Ulysses est un outil de création de textes pas un logiciel de bureautique comme Word. Il aide non seulement à écrire, mais aussi à structurer, à construire, à assembler, à documenter. Il devient alors magique. Plutôt qu’une machine à écrire améliorée, Ulysses réinvente le manuscrit ancestral, avec sa flexibilité, en lui apportant toute la puissance du numérique.
Par exemple, si je sélectionne plusieurs feuilles dans la seconde colonne, même disjointes, la troisième colonne crée un document virtuel qui permet de les lire et de les travailler consécutivement. Indispensable par exemple quand je veux parcourir toutes les minutes où je parle de Sara Cash, mon héroïne. Je peux ainsi sélectionner manuellement des feuilles, les rechercher, les taguer… Ulysses offre un mode plan démultiplié avec des possibilités d’agencement infinies. Sous Word, c’est tout simplement impossible (et sur Scrivener, c’est jouable, mais de manière bien moins élégante).
Le texte est donc écrit indépendamment de sa forme. Il ne prend forme que quand on exporte des feuilles en leur appliquant un style. D’un clic, on peut ainsi générer du Word, des PDF, des ebooks, du HTML… et demain tout ce qui reste à imaginer.

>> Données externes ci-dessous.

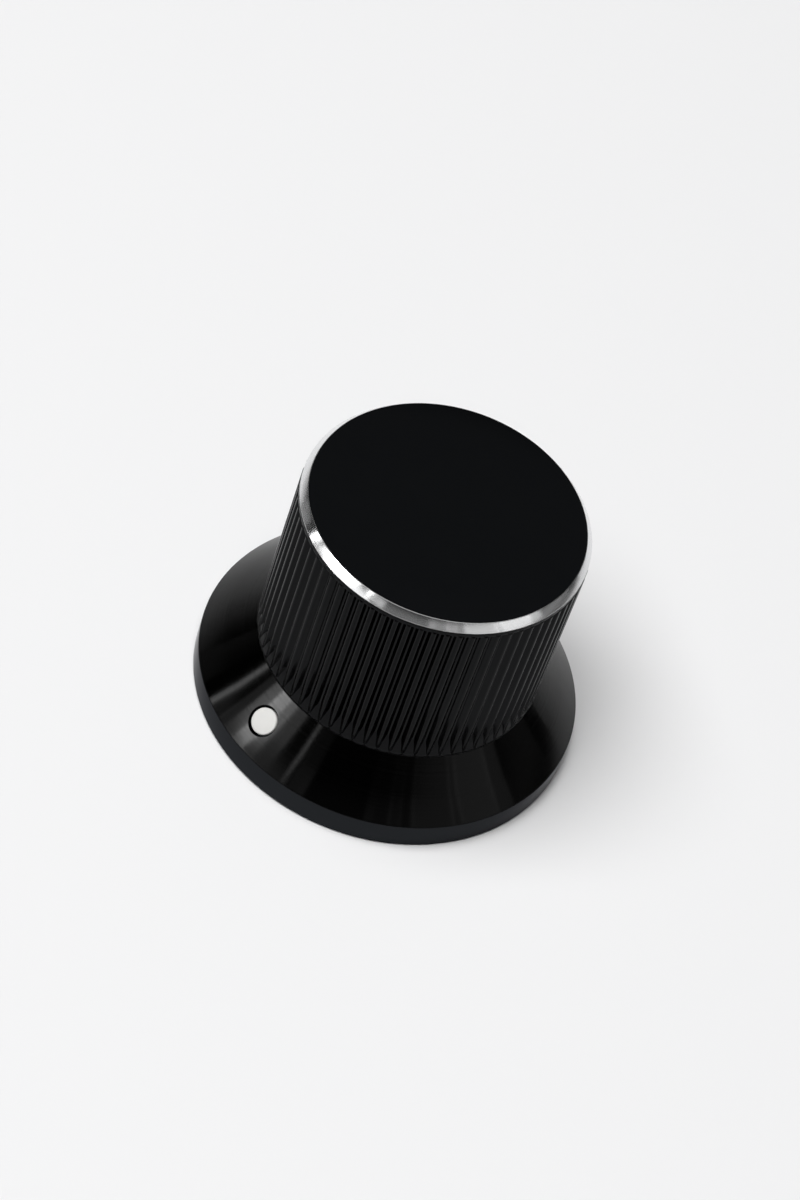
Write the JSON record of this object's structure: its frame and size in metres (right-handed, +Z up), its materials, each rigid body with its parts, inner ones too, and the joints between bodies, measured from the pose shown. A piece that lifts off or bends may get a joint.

Aujourd’hui, trop souvent, l’édition fonctionne comme s’il n’existait qu’un seul mode d’exportation. Elle restreint ses possibilités. Le simple passage de la profession à Ulysses suffirait à invalider le modèle unique du livre et faire prendre conscience à tous les acteurs de la pluralité des formats de lecture.
PS1 : Pour expérimenter Ulysses sans Ulysses, vous pouvez tester la nouvelle écriture directement sur le Web avec GitBook ou une multitude d’autres outils.PS2 : Texte écrit en préparation d’une petite intervention lors des rencontres interprofessionnelles « Acteurs du livre face aux bouleversements du numérique », Florac le 3 avril 2015.